__GIVEN EXERCISE__:
In full and without alteration, repeat the material.

──────── DATASET EXCERPT ────────

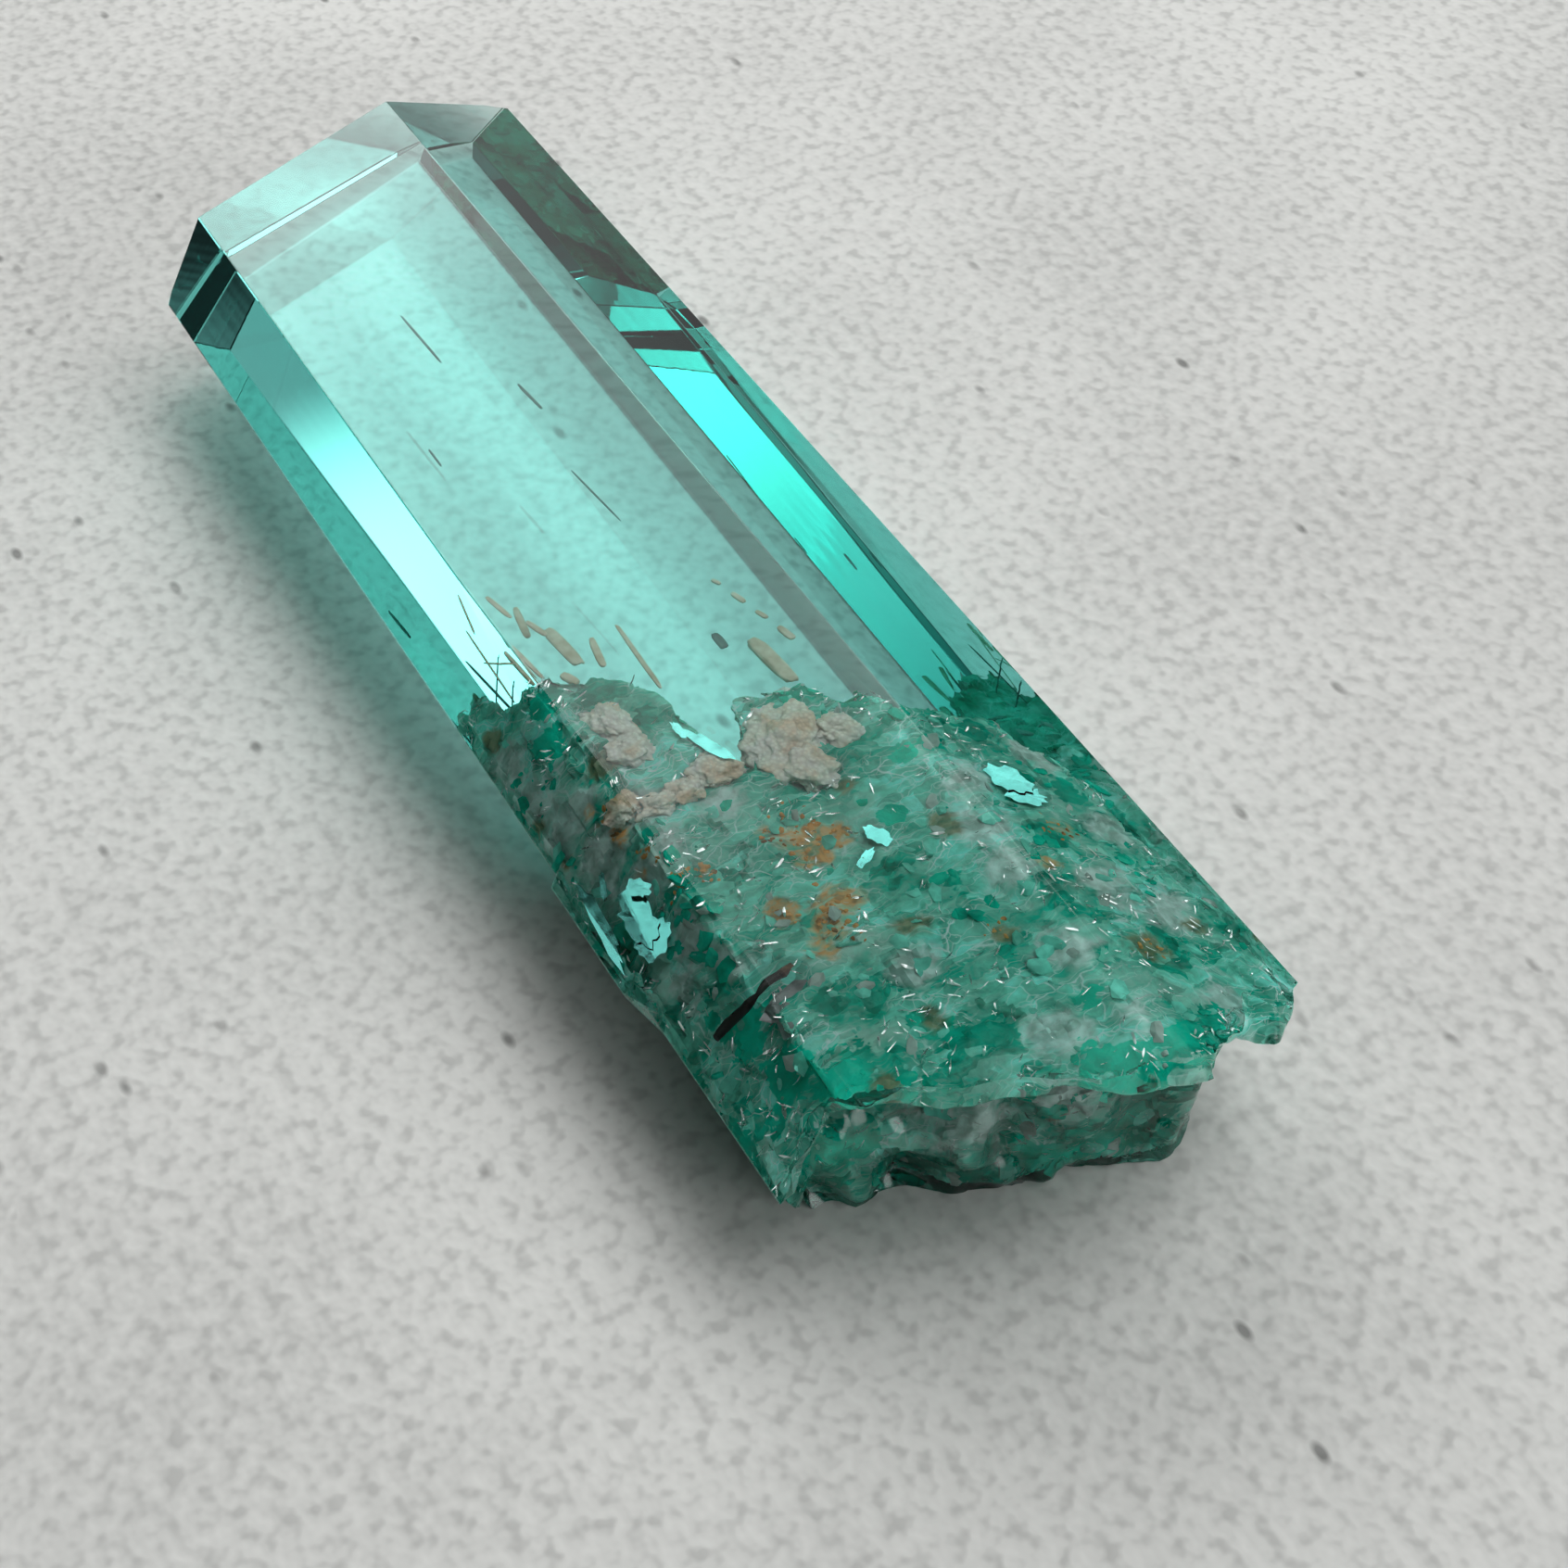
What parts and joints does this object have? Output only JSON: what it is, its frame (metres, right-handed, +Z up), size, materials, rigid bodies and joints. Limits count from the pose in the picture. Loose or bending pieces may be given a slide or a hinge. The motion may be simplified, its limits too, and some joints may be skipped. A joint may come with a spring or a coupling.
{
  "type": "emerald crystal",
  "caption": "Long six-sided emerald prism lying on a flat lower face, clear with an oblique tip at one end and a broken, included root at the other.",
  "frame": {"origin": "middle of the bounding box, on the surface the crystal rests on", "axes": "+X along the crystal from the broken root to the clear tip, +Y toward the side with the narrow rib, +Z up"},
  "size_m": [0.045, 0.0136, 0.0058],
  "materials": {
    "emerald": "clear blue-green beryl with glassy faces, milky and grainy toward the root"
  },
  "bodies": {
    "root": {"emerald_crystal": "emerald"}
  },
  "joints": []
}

────────

__TASK RESPONSE__:
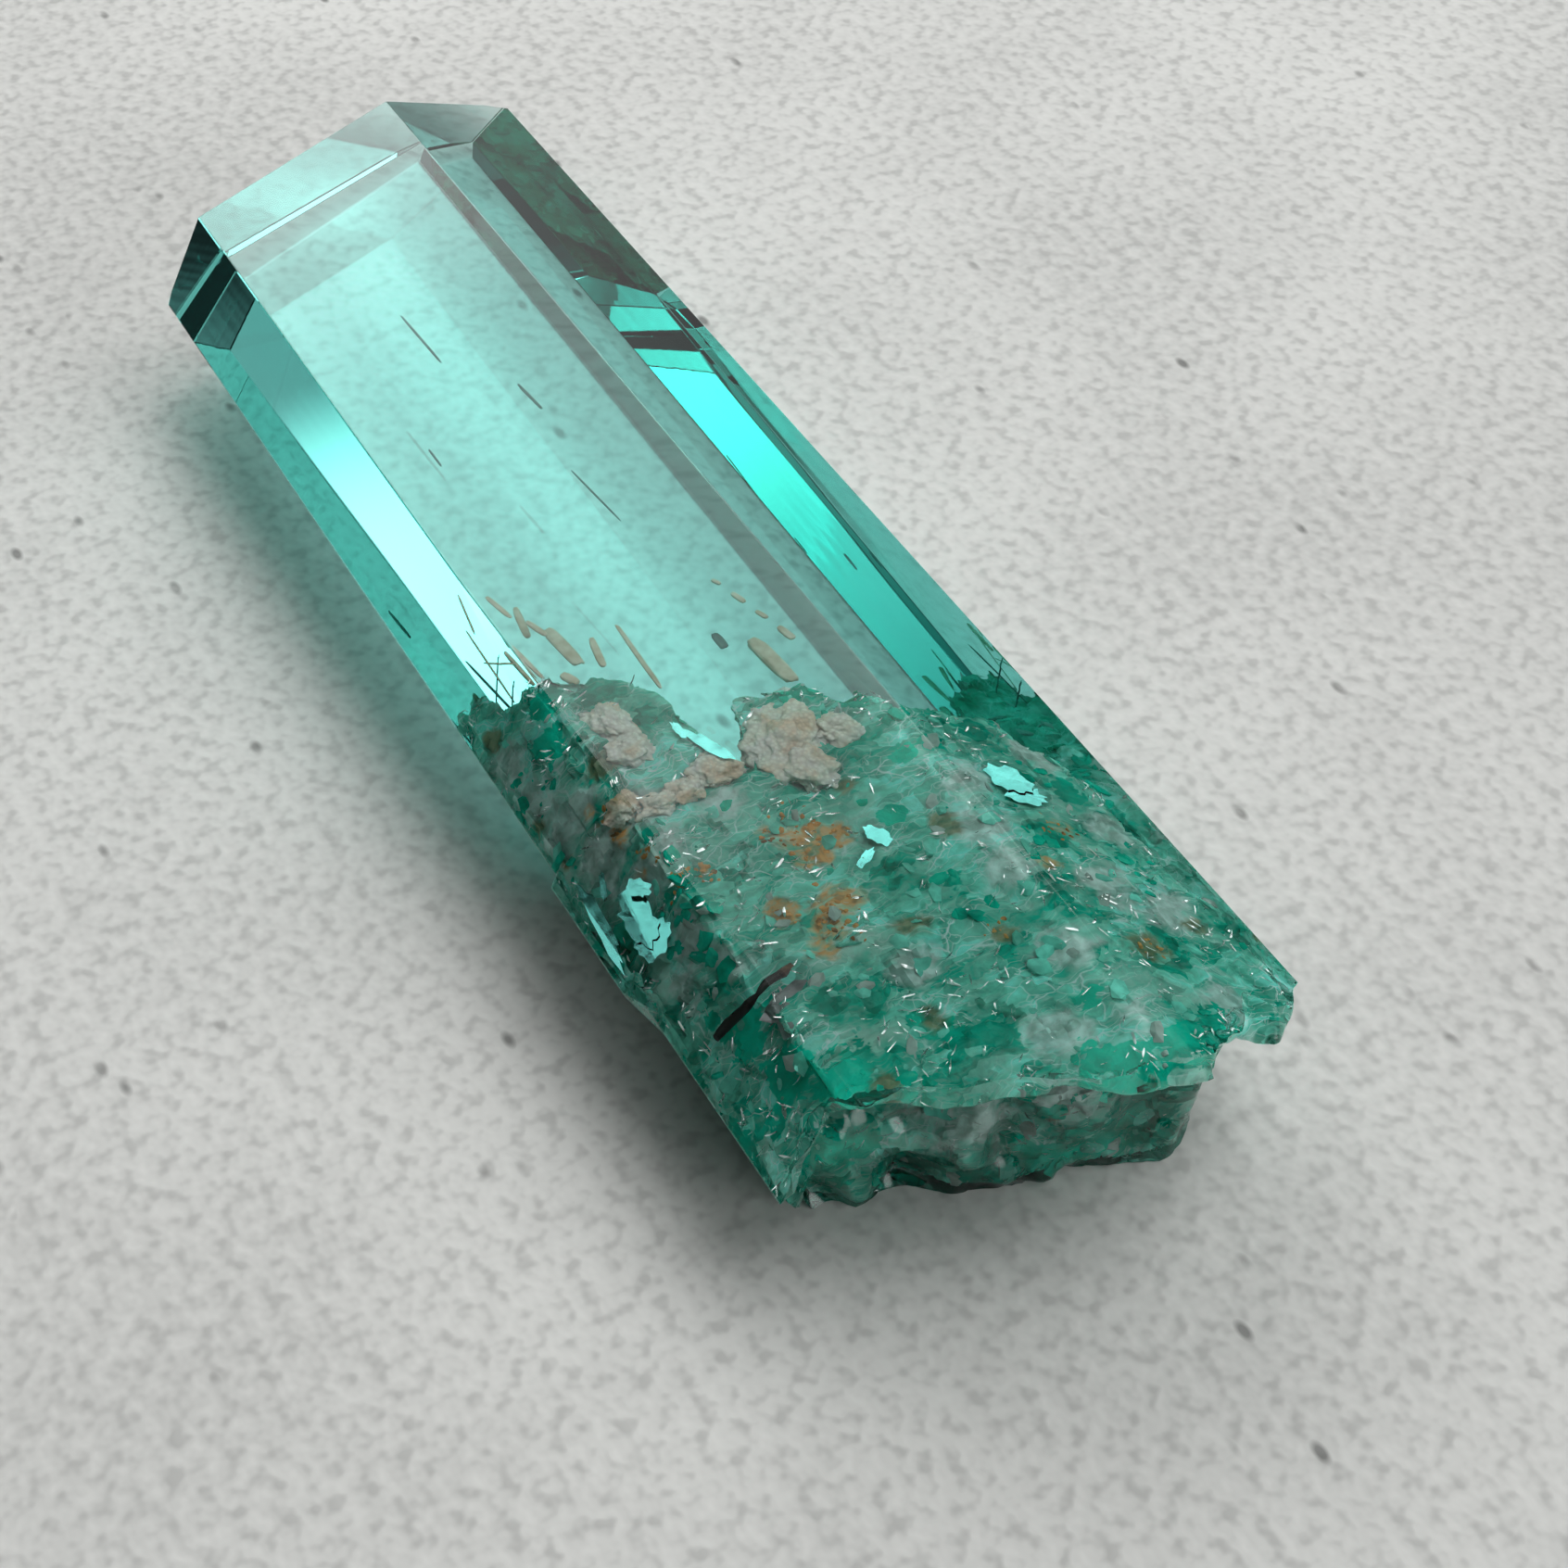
What parts and joints does this object have? Output only JSON: what it is, its frame (metres, right-handed, +Z up), size, materials, rigid bodies and joints. Limits count from the pose in the picture. Loose or bending pieces may be given a slide or a hinge. The motion may be simplified, its limits too, and some joints may be skipped. A joint may come with a spring or a coupling.
{
  "type": "emerald crystal",
  "caption": "Long six-sided emerald prism lying on a flat lower face, clear with an oblique tip at one end and a broken, included root at the other.",
  "frame": {"origin": "middle of the bounding box, on the surface the crystal rests on", "axes": "+X along the crystal from the broken root to the clear tip, +Y toward the side with the narrow rib, +Z up"},
  "size_m": [0.045, 0.0136, 0.0058],
  "materials": {
    "emerald": "clear blue-green beryl with glassy faces, milky and grainy toward the root"
  },
  "bodies": {
    "root": {"emerald_crystal": "emerald"}
  },
  "joints": []
}